I also don't know how long s390 lasted without this breaking
something. I guess aligned stacks don't really matter all that
much ;-)

Cheers,
Carlos.
Andreas Krebbel Nov. 12, 2014, 9:05 a.m. UTC | #7
On 11/12/2014 05:00 AM, Carlos O'Donell wrote:
> On 11/11/2014 09:54 AM, Andreas Krebbel wrote:
>> Would you like to continue working on it or should we try to take
>> over? (Stefan or myself)
> 
> We can get it done. It would be great to have you review the final
> patch.
> 
> Please note that the patch I posted is incomplete, it fails to
> readjust _dl_argv which is cached by the loader and needs to be
> changed if argv is moved. Simple fix though.
> 
> I also don't know how long s390 lasted without this breaking
> something. I guess aligned stacks don't really matter all that
> much ;-)

The reason probably is that the broken alignment never reaches the executable. In _start.S we
correct the alignment again. So it really is only a problem for code executed between the argv
adjustments done by ld.so and the entry point of the executable.

-Andreas-

> 
> Cheers,
> Carlos.
>
Rich Felker Nov. 12, 2014, 9:46 p.m. UTC | #8
On Wed, Nov 12, 2014 at 10:05:45AM +0100, Andreas Krebbel wrote:
> On 11/12/2014 05:00 AM, Carlos O'Donell wrote:
> > On 11/11/2014 09:54 AM, Andreas Krebbel wrote:
> >> Would you like to continue working on it or should we try to take
> >> over? (Stefan or myself)
> > 
> > We can get it done.

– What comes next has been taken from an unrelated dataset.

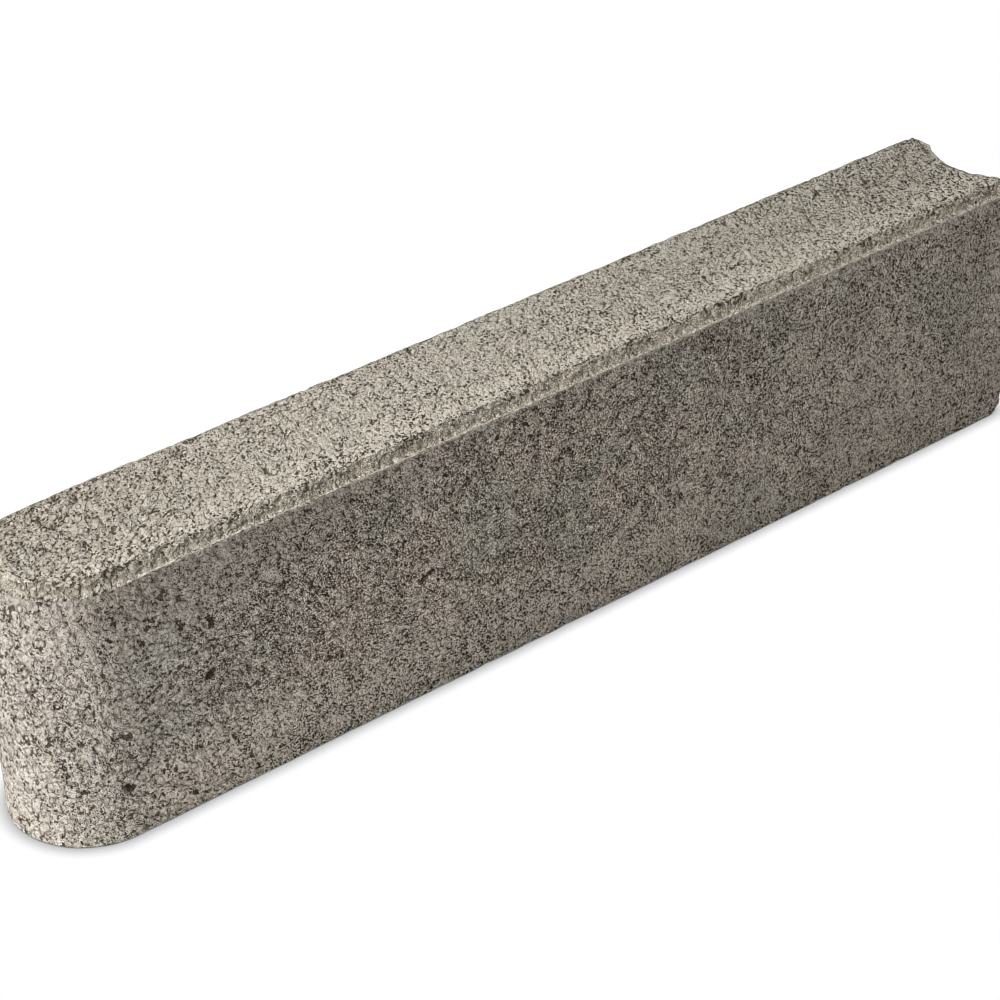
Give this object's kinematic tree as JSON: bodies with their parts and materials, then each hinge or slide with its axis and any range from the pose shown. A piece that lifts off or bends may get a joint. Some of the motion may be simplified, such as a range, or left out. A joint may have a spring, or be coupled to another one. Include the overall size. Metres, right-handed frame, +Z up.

It would be great to have you review the final
> > patch.
> > 
> > Please note that the patch I posted is incomplete, it fails to
> > readjust _dl_argv which is cached by the loader and needs to be
> > changed if argv is moved. Simple fix though.
> > 
> > I also don't know how long s390 lasted without this breaking
> > something. I guess aligned stacks don't really matter all that
> > much ;-)
> 
> The reason probably is that the broken alignment never reaches the executable. In _start.S we
> correct the alignment again. So it really is only a problem for code executed between the argv
> adjustments done by ld.so and the entry point of the executable.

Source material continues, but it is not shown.